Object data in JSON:
..........

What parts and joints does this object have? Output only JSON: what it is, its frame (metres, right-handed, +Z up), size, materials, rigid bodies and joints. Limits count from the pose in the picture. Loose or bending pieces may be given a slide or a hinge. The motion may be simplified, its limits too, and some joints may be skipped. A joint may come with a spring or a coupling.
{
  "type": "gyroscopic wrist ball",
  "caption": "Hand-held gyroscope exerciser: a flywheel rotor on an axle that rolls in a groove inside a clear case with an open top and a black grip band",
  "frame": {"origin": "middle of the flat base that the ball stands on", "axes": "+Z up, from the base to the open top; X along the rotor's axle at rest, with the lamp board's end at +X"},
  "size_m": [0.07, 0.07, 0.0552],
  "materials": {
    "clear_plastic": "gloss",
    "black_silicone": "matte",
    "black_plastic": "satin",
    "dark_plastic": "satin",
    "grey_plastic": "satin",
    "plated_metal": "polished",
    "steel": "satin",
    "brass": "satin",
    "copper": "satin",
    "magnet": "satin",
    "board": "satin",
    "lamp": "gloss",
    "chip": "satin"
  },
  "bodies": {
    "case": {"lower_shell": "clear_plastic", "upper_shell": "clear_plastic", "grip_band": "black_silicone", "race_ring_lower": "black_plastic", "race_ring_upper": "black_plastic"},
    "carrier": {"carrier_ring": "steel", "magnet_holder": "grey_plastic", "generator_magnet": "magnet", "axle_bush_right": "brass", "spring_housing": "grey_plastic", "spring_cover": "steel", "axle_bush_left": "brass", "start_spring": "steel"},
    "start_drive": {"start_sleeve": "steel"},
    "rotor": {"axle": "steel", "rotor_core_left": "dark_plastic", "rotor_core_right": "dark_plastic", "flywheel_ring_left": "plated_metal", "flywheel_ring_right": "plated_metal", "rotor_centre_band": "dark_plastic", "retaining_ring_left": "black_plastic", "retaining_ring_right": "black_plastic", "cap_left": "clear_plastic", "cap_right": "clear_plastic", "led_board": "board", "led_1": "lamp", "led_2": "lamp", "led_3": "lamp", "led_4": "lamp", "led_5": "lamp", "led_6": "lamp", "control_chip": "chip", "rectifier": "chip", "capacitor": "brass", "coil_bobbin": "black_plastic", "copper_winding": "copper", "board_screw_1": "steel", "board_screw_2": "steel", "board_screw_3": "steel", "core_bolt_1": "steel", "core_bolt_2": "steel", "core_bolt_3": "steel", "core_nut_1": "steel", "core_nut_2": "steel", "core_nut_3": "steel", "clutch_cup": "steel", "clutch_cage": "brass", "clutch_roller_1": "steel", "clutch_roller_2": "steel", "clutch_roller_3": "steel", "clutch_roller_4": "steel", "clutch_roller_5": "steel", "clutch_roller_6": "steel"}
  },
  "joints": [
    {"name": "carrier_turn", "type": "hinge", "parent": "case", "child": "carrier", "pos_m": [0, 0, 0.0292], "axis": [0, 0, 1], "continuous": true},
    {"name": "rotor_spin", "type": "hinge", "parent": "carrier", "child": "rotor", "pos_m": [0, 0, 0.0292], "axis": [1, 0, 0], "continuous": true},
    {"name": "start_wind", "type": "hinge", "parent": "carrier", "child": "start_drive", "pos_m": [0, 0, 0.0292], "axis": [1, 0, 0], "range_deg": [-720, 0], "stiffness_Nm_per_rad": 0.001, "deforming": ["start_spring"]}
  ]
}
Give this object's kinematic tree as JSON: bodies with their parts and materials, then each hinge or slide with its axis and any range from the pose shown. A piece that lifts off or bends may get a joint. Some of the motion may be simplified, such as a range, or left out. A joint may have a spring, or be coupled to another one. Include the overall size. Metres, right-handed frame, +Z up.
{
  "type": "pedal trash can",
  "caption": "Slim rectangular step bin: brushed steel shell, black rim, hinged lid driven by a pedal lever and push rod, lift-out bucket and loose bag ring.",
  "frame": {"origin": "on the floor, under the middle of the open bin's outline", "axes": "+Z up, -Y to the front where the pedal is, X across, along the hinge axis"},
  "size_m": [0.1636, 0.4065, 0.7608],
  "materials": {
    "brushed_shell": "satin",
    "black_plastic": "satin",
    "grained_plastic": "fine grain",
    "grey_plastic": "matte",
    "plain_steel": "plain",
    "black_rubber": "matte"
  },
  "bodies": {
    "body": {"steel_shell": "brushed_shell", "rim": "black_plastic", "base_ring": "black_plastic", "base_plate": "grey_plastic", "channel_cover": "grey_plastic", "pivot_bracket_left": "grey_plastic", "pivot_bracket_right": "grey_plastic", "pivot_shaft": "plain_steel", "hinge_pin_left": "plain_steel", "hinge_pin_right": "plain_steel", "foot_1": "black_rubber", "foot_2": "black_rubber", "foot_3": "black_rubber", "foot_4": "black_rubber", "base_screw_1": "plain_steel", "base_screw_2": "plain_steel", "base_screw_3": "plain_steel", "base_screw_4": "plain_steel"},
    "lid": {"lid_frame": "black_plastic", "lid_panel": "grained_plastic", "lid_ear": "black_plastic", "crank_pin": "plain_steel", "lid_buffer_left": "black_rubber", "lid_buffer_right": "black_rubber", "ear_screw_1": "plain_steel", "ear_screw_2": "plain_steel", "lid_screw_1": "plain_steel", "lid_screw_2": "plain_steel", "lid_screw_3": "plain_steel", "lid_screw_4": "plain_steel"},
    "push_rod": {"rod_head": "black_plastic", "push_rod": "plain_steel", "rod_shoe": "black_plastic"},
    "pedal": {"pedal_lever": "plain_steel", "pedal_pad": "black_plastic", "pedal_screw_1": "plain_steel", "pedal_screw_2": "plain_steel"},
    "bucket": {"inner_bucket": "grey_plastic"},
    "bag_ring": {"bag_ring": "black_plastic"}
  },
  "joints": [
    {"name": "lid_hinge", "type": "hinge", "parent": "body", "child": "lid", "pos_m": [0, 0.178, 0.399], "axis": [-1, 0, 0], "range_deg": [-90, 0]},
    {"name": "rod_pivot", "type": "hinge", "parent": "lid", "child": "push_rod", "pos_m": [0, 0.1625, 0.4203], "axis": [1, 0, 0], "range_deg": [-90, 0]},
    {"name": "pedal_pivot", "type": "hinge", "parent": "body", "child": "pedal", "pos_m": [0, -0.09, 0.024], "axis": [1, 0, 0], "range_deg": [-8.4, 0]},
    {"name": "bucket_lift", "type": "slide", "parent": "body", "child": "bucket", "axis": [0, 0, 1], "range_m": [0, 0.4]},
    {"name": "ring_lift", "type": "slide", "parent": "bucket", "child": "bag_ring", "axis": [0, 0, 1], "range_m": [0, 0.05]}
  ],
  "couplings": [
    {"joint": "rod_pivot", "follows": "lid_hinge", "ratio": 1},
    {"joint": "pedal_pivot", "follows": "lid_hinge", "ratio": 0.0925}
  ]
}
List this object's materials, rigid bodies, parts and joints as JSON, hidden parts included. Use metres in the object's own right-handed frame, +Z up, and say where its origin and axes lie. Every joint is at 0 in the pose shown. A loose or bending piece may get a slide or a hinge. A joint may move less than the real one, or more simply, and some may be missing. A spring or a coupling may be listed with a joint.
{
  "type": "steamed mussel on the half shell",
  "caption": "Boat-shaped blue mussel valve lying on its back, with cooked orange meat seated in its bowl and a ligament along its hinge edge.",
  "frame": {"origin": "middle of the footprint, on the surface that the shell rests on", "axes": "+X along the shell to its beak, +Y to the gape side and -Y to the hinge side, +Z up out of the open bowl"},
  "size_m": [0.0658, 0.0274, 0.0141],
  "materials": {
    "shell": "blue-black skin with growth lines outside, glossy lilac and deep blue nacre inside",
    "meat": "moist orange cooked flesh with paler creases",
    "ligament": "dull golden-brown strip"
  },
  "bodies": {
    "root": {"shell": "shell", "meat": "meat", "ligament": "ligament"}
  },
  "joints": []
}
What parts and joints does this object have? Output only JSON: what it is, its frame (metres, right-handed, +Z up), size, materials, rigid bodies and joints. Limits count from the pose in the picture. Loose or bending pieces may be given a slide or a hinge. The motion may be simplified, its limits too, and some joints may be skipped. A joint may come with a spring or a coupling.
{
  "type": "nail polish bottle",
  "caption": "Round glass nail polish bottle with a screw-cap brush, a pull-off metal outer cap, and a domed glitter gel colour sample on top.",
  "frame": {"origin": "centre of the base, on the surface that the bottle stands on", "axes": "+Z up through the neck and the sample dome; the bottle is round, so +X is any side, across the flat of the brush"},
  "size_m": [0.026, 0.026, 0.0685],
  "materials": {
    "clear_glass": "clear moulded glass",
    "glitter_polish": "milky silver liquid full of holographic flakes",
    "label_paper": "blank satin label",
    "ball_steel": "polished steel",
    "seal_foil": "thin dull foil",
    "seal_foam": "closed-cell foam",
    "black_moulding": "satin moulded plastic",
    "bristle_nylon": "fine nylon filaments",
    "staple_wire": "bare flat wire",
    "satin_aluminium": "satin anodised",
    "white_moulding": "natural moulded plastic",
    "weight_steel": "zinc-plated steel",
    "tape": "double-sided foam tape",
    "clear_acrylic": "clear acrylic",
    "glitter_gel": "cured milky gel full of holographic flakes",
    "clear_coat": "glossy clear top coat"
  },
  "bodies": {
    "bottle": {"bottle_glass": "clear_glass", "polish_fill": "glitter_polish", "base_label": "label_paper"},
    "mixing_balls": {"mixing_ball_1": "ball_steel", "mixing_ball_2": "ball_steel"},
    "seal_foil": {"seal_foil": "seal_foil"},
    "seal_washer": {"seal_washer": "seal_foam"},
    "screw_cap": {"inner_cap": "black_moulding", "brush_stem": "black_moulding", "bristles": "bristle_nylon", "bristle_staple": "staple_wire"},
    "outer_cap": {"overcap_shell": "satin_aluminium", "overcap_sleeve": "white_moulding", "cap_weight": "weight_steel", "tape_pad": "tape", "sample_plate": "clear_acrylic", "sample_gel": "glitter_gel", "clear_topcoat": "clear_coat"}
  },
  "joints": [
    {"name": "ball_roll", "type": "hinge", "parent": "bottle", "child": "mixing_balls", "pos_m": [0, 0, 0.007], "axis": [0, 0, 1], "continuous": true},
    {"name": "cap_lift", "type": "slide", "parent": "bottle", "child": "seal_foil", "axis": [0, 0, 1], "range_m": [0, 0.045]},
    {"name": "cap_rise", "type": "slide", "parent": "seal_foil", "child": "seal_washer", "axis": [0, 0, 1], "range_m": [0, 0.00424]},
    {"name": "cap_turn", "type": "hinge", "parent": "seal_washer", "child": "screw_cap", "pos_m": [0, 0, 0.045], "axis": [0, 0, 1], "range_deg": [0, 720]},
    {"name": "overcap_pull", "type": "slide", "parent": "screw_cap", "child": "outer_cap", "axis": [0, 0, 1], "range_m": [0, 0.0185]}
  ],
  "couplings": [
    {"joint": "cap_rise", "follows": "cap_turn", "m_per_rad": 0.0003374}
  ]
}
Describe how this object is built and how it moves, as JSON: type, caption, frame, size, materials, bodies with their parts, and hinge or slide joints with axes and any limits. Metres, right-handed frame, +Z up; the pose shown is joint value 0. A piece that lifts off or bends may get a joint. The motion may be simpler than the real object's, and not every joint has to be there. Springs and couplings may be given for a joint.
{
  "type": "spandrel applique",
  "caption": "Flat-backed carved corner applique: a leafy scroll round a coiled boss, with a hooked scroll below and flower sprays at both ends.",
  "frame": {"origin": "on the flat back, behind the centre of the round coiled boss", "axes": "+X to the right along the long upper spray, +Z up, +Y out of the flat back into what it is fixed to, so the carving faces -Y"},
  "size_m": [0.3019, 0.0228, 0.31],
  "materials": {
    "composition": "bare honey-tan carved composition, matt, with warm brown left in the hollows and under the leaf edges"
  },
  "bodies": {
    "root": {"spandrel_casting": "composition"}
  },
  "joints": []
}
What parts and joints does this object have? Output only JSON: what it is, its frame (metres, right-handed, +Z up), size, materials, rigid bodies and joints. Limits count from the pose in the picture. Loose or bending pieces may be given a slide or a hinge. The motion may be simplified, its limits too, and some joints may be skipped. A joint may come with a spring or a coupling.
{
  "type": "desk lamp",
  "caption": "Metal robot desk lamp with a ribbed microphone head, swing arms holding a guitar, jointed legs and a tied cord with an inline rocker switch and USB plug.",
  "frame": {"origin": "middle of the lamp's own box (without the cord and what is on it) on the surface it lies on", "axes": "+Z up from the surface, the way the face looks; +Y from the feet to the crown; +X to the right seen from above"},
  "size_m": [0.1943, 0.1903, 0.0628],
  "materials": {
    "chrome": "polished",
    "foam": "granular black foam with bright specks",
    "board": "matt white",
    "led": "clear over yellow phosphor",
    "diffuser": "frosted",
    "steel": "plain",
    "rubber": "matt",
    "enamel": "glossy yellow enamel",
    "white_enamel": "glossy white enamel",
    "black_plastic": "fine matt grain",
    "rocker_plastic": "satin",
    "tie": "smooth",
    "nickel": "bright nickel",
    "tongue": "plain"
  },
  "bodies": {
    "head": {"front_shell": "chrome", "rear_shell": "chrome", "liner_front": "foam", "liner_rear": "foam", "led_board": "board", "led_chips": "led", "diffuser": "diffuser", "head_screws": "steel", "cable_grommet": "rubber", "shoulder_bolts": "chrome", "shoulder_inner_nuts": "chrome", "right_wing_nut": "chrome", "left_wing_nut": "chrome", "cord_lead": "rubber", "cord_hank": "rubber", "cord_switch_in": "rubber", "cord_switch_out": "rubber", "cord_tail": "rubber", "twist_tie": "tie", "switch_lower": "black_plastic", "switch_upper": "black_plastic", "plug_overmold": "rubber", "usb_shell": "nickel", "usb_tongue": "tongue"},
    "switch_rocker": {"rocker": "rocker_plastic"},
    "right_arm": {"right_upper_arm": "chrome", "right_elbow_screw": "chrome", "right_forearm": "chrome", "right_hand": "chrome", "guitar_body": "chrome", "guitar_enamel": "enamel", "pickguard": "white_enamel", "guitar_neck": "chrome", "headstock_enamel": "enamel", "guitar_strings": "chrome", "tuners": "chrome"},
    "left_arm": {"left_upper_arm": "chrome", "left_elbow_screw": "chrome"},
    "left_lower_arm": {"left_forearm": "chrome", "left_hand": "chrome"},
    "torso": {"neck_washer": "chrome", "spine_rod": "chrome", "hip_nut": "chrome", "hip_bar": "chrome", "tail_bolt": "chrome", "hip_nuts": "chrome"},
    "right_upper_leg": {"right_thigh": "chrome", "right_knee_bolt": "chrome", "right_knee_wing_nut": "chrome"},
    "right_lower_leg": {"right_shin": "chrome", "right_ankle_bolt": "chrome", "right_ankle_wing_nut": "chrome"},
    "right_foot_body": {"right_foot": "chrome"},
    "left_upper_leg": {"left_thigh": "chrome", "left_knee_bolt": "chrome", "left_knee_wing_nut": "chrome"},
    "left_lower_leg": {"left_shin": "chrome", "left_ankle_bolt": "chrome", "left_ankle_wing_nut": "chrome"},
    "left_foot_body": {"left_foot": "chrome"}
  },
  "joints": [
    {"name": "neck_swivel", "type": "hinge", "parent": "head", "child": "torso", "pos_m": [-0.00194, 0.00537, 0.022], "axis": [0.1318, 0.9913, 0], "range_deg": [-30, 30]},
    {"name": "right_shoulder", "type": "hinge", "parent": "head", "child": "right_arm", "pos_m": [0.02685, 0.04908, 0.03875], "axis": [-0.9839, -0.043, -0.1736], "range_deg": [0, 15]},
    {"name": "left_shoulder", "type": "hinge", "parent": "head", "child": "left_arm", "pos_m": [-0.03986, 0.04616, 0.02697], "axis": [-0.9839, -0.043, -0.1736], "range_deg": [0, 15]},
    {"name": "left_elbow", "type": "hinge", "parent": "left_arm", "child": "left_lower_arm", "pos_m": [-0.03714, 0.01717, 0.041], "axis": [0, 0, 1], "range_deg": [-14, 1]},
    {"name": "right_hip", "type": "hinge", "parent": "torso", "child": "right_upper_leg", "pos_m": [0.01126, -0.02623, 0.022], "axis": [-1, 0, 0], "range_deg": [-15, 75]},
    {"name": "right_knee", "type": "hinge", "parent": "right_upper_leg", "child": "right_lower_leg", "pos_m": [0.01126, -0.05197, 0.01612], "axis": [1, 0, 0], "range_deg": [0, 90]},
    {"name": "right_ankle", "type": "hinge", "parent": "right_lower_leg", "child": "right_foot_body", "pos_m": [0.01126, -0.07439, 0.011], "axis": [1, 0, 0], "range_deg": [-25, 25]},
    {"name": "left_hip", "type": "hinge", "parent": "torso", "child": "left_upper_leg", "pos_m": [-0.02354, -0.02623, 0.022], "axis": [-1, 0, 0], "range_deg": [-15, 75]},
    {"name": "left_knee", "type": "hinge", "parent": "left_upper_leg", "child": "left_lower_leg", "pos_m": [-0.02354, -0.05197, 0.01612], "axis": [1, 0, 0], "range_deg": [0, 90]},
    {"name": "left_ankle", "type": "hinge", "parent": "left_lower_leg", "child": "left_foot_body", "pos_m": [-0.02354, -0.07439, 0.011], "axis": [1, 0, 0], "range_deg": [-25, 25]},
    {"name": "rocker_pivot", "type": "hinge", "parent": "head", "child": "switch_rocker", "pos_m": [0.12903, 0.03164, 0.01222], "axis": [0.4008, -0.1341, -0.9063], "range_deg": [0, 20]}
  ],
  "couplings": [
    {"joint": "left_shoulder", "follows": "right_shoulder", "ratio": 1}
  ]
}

..........

▶ **What the task asks**:
Tally how many lines of the records hold the word "where". Answer with the number only.

▶ **Answer to the problem**:
2